◆ DATA SECTION:
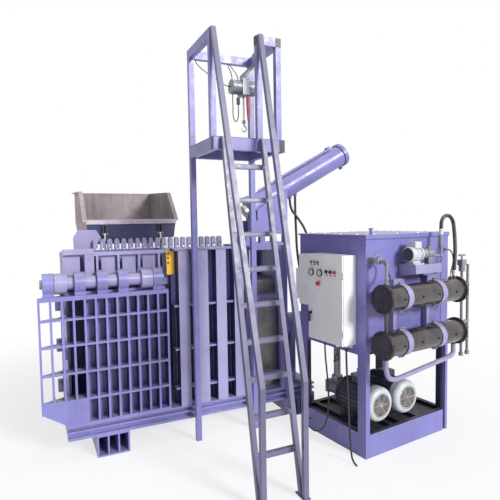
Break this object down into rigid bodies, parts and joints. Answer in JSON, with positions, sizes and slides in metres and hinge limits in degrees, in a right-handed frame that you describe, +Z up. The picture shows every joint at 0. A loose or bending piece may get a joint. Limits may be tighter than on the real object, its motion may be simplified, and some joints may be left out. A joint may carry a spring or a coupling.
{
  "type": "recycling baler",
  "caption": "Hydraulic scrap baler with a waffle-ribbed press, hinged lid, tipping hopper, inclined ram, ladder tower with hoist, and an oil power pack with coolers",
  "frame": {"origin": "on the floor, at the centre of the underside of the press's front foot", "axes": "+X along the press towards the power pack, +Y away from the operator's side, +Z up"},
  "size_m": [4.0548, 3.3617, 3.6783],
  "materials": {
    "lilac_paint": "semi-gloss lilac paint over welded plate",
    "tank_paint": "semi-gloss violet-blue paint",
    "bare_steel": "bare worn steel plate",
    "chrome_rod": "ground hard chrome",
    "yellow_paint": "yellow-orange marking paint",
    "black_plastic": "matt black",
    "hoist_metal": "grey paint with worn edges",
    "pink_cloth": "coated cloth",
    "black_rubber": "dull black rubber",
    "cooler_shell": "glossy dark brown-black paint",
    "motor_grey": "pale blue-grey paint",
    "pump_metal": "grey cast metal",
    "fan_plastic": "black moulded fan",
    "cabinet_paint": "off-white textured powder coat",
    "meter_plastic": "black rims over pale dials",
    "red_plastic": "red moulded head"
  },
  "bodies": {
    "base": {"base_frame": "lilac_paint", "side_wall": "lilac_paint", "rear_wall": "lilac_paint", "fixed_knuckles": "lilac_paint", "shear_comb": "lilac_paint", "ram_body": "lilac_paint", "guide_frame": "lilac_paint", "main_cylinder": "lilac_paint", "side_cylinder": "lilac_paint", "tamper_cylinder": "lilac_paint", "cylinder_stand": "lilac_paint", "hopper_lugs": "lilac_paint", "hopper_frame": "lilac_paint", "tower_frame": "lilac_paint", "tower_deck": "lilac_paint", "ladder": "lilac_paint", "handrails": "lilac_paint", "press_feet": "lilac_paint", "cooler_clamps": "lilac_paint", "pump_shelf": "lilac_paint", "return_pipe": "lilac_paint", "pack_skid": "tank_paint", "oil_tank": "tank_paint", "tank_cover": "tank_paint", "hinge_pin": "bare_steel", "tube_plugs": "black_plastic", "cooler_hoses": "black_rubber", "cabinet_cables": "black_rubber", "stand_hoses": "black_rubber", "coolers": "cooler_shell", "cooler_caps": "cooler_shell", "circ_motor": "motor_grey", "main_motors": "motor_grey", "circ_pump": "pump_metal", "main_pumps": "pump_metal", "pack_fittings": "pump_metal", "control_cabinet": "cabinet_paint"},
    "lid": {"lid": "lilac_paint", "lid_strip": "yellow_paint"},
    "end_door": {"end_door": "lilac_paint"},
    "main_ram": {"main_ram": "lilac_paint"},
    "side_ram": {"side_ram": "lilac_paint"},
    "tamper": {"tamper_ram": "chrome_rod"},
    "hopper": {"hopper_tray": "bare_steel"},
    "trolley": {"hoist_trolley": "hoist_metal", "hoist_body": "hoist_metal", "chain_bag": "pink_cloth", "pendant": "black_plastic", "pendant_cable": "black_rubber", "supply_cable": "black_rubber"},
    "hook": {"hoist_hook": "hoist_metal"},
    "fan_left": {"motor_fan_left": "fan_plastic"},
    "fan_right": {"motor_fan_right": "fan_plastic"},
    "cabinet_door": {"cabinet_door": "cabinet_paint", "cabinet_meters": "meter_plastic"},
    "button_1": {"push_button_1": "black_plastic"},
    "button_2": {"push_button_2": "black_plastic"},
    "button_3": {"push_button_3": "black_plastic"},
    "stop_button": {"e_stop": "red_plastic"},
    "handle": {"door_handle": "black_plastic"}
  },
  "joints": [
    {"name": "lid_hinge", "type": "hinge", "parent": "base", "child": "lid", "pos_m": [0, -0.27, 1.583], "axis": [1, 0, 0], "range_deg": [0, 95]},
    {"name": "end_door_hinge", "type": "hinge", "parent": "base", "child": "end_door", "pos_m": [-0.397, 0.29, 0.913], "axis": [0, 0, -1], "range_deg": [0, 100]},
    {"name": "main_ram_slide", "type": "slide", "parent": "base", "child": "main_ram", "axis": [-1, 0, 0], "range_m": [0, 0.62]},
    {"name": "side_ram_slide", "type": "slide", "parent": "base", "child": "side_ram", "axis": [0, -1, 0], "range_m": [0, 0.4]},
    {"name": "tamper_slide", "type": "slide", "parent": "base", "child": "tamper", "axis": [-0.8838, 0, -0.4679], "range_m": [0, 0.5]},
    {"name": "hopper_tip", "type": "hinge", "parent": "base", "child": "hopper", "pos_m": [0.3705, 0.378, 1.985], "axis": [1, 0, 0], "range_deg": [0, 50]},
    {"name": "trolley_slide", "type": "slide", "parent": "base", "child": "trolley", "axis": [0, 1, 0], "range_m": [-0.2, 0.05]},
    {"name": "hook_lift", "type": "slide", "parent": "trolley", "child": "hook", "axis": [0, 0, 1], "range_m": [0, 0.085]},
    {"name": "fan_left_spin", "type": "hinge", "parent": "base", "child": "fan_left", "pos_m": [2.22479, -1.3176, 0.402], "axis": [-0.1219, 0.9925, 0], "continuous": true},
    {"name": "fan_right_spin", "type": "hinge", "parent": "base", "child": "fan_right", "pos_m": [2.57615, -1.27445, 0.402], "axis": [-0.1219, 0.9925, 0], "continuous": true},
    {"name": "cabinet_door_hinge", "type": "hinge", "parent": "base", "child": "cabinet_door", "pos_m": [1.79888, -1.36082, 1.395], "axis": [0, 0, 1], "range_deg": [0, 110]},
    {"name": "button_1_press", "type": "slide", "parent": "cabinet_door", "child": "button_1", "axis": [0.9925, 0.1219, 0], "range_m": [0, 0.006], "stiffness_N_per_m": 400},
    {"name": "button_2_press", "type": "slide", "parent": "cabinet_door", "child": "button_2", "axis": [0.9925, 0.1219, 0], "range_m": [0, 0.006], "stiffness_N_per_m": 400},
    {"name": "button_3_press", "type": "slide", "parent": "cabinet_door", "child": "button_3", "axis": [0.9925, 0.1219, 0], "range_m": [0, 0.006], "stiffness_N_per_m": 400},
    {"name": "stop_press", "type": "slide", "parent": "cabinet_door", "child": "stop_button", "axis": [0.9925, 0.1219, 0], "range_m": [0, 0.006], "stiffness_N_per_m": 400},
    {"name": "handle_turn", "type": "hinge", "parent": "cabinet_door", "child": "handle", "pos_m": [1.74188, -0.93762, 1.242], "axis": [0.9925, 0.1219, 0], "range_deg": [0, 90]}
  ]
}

◆ REQUEST:
Return the material exactly as it stands.

◆ FULL ANSWER:
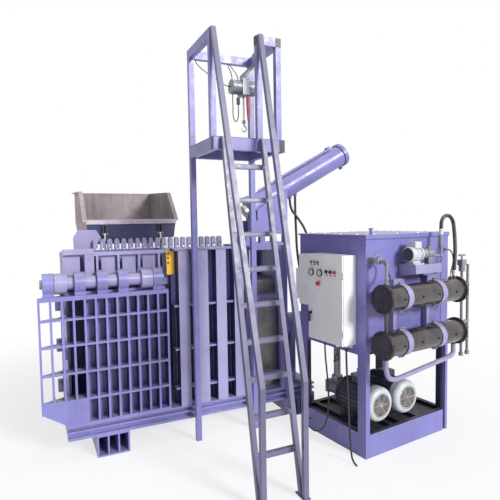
Break this object down into rigid bodies, parts and joints. Answer in JSON, with positions, sizes and slides in metres and hinge limits in degrees, in a right-handed frame that you describe, +Z up. The picture shows every joint at 0. A loose or bending piece may get a joint. Limits may be tighter than on the real object, its motion may be simplified, and some joints may be left out. A joint may carry a spring or a coupling.
{
  "type": "recycling baler",
  "caption": "Hydraulic scrap baler with a waffle-ribbed press, hinged lid, tipping hopper, inclined ram, ladder tower with hoist, and an oil power pack with coolers",
  "frame": {"origin": "on the floor, at the centre of the underside of the press's front foot", "axes": "+X along the press towards the power pack, +Y away from the operator's side, +Z up"},
  "size_m": [4.0548, 3.3617, 3.6783],
  "materials": {
    "lilac_paint": "semi-gloss lilac paint over welded plate",
    "tank_paint": "semi-gloss violet-blue paint",
    "bare_steel": "bare worn steel plate",
    "chrome_rod": "ground hard chrome",
    "yellow_paint": "yellow-orange marking paint",
    "black_plastic": "matt black",
    "hoist_metal": "grey paint with worn edges",
    "pink_cloth": "coated cloth",
    "black_rubber": "dull black rubber",
    "cooler_shell": "glossy dark brown-black paint",
    "motor_grey": "pale blue-grey paint",
    "pump_metal": "grey cast metal",
    "fan_plastic": "black moulded fan",
    "cabinet_paint": "off-white textured powder coat",
    "meter_plastic": "black rims over pale dials",
    "red_plastic": "red moulded head"
  },
  "bodies": {
    "base": {"base_frame": "lilac_paint", "side_wall": "lilac_paint", "rear_wall": "lilac_paint", "fixed_knuckles": "lilac_paint", "shear_comb": "lilac_paint", "ram_body": "lilac_paint", "guide_frame": "lilac_paint", "main_cylinder": "lilac_paint", "side_cylinder": "lilac_paint", "tamper_cylinder": "lilac_paint", "cylinder_stand": "lilac_paint", "hopper_lugs": "lilac_paint", "hopper_frame": "lilac_paint", "tower_frame": "lilac_paint", "tower_deck": "lilac_paint", "ladder": "lilac_paint", "handrails": "lilac_paint", "press_feet": "lilac_paint", "cooler_clamps": "lilac_paint", "pump_shelf": "lilac_paint", "return_pipe": "lilac_paint", "pack_skid": "tank_paint", "oil_tank": "tank_paint", "tank_cover": "tank_paint", "hinge_pin": "bare_steel", "tube_plugs": "black_plastic", "cooler_hoses": "black_rubber", "cabinet_cables": "black_rubber", "stand_hoses": "black_rubber", "coolers": "cooler_shell", "cooler_caps": "cooler_shell", "circ_motor": "motor_grey", "main_motors": "motor_grey", "circ_pump": "pump_metal", "main_pumps": "pump_metal", "pack_fittings": "pump_metal", "control_cabinet": "cabinet_paint"},
    "lid": {"lid": "lilac_paint", "lid_strip": "yellow_paint"},
    "end_door": {"end_door": "lilac_paint"},
    "main_ram": {"main_ram": "lilac_paint"},
    "side_ram": {"side_ram": "lilac_paint"},
    "tamper": {"tamper_ram": "chrome_rod"},
    "hopper": {"hopper_tray": "bare_steel"},
    "trolley": {"hoist_trolley": "hoist_metal", "hoist_body": "hoist_metal", "chain_bag": "pink_cloth", "pendant": "black_plastic", "pendant_cable": "black_rubber", "supply_cable": "black_rubber"},
    "hook": {"hoist_hook": "hoist_metal"},
    "fan_left": {"motor_fan_left": "fan_plastic"},
    "fan_right": {"motor_fan_right": "fan_plastic"},
    "cabinet_door": {"cabinet_door": "cabinet_paint", "cabinet_meters": "meter_plastic"},
    "button_1": {"push_button_1": "black_plastic"},
    "button_2": {"push_button_2": "black_plastic"},
    "button_3": {"push_button_3": "black_plastic"},
    "stop_button": {"e_stop": "red_plastic"},
    "handle": {"door_handle": "black_plastic"}
  },
  "joints": [
    {"name": "lid_hinge", "type": "hinge", "parent": "base", "child": "lid", "pos_m": [0, -0.27, 1.583], "axis": [1, 0, 0], "range_deg": [0, 95]},
    {"name": "end_door_hinge", "type": "hinge", "parent": "base", "child": "end_door", "pos_m": [-0.397, 0.29, 0.913], "axis": [0, 0, -1], "range_deg": [0, 100]},
    {"name": "main_ram_slide", "type": "slide", "parent": "base", "child": "main_ram", "axis": [-1, 0, 0], "range_m": [0, 0.62]},
    {"name": "side_ram_slide", "type": "slide", "parent": "base", "child": "side_ram", "axis": [0, -1, 0], "range_m": [0, 0.4]},
    {"name": "tamper_slide", "type": "slide", "parent": "base", "child": "tamper", "axis": [-0.8838, 0, -0.4679], "range_m": [0, 0.5]},
    {"name": "hopper_tip", "type": "hinge", "parent": "base", "child": "hopper", "pos_m": [0.3705, 0.378, 1.985], "axis": [1, 0, 0], "range_deg": [0, 50]},
    {"name": "trolley_slide", "type": "slide", "parent": "base", "child": "trolley", "axis": [0, 1, 0], "range_m": [-0.2, 0.05]},
    {"name": "hook_lift", "type": "slide", "parent": "trolley", "child": "hook", "axis": [0, 0, 1], "range_m": [0, 0.085]},
    {"name": "fan_left_spin", "type": "hinge", "parent": "base", "child": "fan_left", "pos_m": [2.22479, -1.3176, 0.402], "axis": [-0.1219, 0.9925, 0], "continuous": true},
    {"name": "fan_right_spin", "type": "hinge", "parent": "base", "child": "fan_right", "pos_m": [2.57615, -1.27445, 0.402], "axis": [-0.1219, 0.9925, 0], "continuous": true},
    {"name": "cabinet_door_hinge", "type": "hinge", "parent": "base", "child": "cabinet_door", "pos_m": [1.79888, -1.36082, 1.395], "axis": [0, 0, 1], "range_deg": [0, 110]},
    {"name": "button_1_press", "type": "slide", "parent": "cabinet_door", "child": "button_1", "axis": [0.9925, 0.1219, 0], "range_m": [0, 0.006], "stiffness_N_per_m": 400},
    {"name": "button_2_press", "type": "slide", "parent": "cabinet_door", "child": "button_2", "axis": [0.9925, 0.1219, 0], "range_m": [0, 0.006], "stiffness_N_per_m": 400},
    {"name": "button_3_press", "type": "slide", "parent": "cabinet_door", "child": "button_3", "axis": [0.9925, 0.1219, 0], "range_m": [0, 0.006], "stiffness_N_per_m": 400},
    {"name": "stop_press", "type": "slide", "parent": "cabinet_door", "child": "stop_button", "axis": [0.9925, 0.1219, 0], "range_m": [0, 0.006], "stiffness_N_per_m": 400},
    {"name": "handle_turn", "type": "hinge", "parent": "cabinet_door", "child": "handle", "pos_m": [1.74188, -0.93762, 1.242], "axis": [0.9925, 0.1219, 0], "range_deg": [0, 90]}
  ]
}